_OBJECTIVE_. Write out exactly the lines that run from the line containing "obj.matrix_parent_inverse = Matrix.Identity(4)" through the line containing "WHITE = (1, 1, 1, 1)"; both end lines belong to the answer.

_STORED DATA_.
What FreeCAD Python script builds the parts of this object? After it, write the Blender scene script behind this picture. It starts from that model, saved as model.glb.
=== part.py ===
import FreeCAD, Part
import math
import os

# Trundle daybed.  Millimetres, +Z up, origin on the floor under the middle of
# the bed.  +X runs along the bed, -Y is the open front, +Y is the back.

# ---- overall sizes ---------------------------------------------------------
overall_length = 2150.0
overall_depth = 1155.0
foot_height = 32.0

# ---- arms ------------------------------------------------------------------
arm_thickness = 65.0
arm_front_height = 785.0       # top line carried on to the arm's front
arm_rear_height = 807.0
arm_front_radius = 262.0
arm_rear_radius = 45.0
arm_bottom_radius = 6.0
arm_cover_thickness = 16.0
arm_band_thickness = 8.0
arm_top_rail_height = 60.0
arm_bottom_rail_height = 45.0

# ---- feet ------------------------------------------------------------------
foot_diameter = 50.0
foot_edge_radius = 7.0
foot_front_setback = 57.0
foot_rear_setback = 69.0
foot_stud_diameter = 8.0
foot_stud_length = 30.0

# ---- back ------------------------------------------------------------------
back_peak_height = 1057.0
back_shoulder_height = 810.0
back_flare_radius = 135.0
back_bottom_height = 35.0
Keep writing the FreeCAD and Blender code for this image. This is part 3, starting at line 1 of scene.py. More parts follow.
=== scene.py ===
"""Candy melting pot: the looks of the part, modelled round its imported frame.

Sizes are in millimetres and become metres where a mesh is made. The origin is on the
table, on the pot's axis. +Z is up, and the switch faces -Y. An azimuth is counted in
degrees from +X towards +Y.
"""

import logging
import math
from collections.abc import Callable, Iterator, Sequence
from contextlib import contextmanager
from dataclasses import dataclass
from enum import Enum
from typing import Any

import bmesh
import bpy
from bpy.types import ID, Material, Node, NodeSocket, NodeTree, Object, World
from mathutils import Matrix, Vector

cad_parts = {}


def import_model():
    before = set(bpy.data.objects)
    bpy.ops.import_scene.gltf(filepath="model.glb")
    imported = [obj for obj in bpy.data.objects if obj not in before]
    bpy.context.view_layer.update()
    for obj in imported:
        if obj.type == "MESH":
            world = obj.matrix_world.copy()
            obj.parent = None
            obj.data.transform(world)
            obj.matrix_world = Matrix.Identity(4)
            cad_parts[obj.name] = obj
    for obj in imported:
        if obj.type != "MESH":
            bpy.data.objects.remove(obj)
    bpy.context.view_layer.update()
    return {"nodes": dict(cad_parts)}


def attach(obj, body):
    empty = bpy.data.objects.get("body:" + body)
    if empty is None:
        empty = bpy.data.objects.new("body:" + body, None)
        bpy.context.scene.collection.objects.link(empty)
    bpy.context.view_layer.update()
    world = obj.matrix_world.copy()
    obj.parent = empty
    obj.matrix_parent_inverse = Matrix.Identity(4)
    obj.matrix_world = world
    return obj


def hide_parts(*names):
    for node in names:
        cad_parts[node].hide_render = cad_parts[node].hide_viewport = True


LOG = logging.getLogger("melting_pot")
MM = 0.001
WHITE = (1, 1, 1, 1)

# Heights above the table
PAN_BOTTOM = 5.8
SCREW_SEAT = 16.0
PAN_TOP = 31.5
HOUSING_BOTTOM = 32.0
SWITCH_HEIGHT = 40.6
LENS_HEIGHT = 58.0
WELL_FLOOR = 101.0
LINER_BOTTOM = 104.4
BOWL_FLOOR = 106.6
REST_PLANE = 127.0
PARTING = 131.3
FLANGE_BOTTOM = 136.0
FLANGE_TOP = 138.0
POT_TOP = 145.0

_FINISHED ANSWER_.
    obj.matrix_parent_inverse = Matrix.Identity(4)
    obj.matrix_world = world
    return obj


def hide_parts(*names):
    for node in names:
        cad_parts[node].hide_render = cad_parts[node].hide_viewport = True


LOG = logging.getLogger("melting_pot")
MM = 0.001
WHITE = (1, 1, 1, 1)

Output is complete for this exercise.